I am proud that three of NACDL’s past presidents from New York are here: Gerry Lefcourt, Larry Goldman, and Barry Scheck. In addition, our current president, president-elect, and vice president are all here from out of town. Let me introduce you to an internationally recognized expert on defense ethics, and the sole American lawyer serving on the Disciplinary Appeals Board of the International Criminal Court. He is the man who propelled the story about the political sacking of federal prosecutors by filing a motion to disqualify the Karl Rove political protégé in a death penalty case in his home district of Arkansas. Please welcome NACDL Vice President John Wesley Hall.
As I mentioned earlier, also present is Carmen Hernandez, a Washington, D.C., lawyer who will assume the presidency of NACDL in August. She is a native of Cuba and a product of the Upper West Side. Carmen is a nationally recognized proponent of sentencing reform. Her compelling testimony before the U.S. Sentencing Commission last November helped to persuade the commission to at long last begin to relax the unjust crack/cocaine disparity. Carmen, please stand and let New York welcome you home.
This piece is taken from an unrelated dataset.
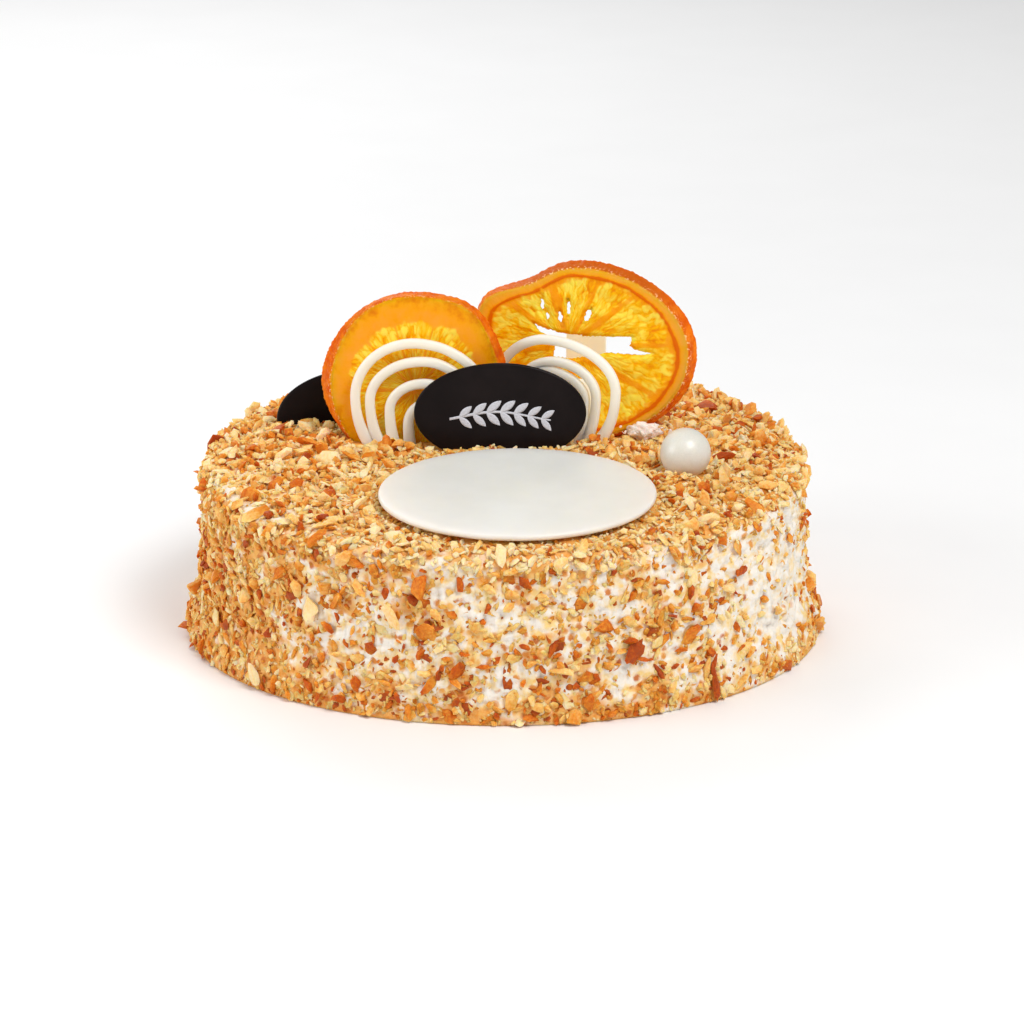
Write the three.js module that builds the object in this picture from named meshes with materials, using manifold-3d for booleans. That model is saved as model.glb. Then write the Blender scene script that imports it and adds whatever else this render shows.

Finally, from Cincinnati, Ohio, President Martin Pinales. Under his leadership, we are on the precipice of securing passage of legislation that will at long last help ease the debt burden on young lawyers who choose a career in public service. The John R. Justice Prosecutors and Defenders Incentive Act has overwhelmingly passed the House and enjoys broad bipartisan support in the Senate. It will provide up to $10,000 per year of debt relief for public defenders. Marty, please stand and let New York’s lawyers say thank you.
So I take great pride in all this, but I also take pride in what defense lawyers do every single day in advocating for the accused. After nearly 30 years at your side, I see an indelible image. In my mind’s eye I will always see the defense lawyer — answering that phone call in the dead of night with the desperate plea for help from a terrified mother, friend, or neighbor whose son has just been arrested. I see her laboriously preparing for trial — missing family events and even when present, mentally absent, fearing that to overlook that one key report could lose a human life to the ages. I see her gearing up for the cross-examination of a vital witness, with little discovery, or worse, a mountain of it, delivered with scant time to prepare through the wee hours.
I see him enduring that slow-churning ache in the pit of the stomach as a critical moment in the trial approaches. I see him struggling over writing pad or keyboard to find just the right phrase that will enable a sterile legal argument to resonate with the chimes of justice. I see the defense lawyer pacing, through agonizing hours and days, the corridors of a deserted courthouse while a jury deliberates, haunted by the hollow eyes of a prayerful family. She wonders whether the human soul to whom she has given every last ounce of mental and emotional energy will return to family or will be consigned to a jail for more decades than a mind can grasp.
I see the defense lawyer basking in the indescribable elation of the not guilty verdict, or striving with earnest creativity — patience strained to the limit — to pierce the hard heart of a cold, self-righteous young prosecutor or callous, jaded judge. And I see the defense lawyer bearing witness to the tears of fear and frustration of the unjustly accused, and the sad and lonely lament of those gentle souls sealed inside a cell for the simple crime of human imperfection.
And I see the defense lawyer always striving valiantly to save a life and give a second chance, and always defending the dignity of the individual and the majesty of law. This is the American defense lawyer. This is who we are. We are the conscience of society, the last refuge of compassion. We wield the check on tyranny and the balance against persecution. To us is entrusted the ever-flickering torch of justice.
Of all the memorable words spoken by the president of my youth, John F. Kennedy, my favorite was how he phrased his call for a vigorous space program. It is a metaphor for the aspirations of humanity. “We choose to go to the moon,” John Kennedy said. “We choose to go to the moon not because it is easy, but because it is hard.”
Well, we choose to be criminal defense lawyers, not because it is easy, but because it is hard. The fight — the ceaseless fight to restrain the excesses of governmental power and to defend the simple dignity of every blessed human life — is a fight worth fighting. No matter the adversity, no matter the attempts to silence, shame, or intimidate us, we fight on. We fight on knowing that the founders who wove the right to counsel into our national fabric did not intend it to be a mere ornament. They intended that right to be an impermeable barrier against tyranny. We fulfill the solemn, sacred mission of the founders every time we enter a courtroom to stand beside the accused.
Now, inklings of mortality prompt me to ponder my life’s choices. A week ago, while away with my wife, Linda, whose support I so treasure, I had time for reflection and reconsideration. Tonight, I reaffirm that my decision to choose the cause of criminal defense as my life’s mission was the right one. There are less demanding callings, and, to be sure, there are more lucrative ones. But there is none about which it can so truly be said: “The journey is the joy.” Thank you for honoring me for the simple act of serving the cause I love.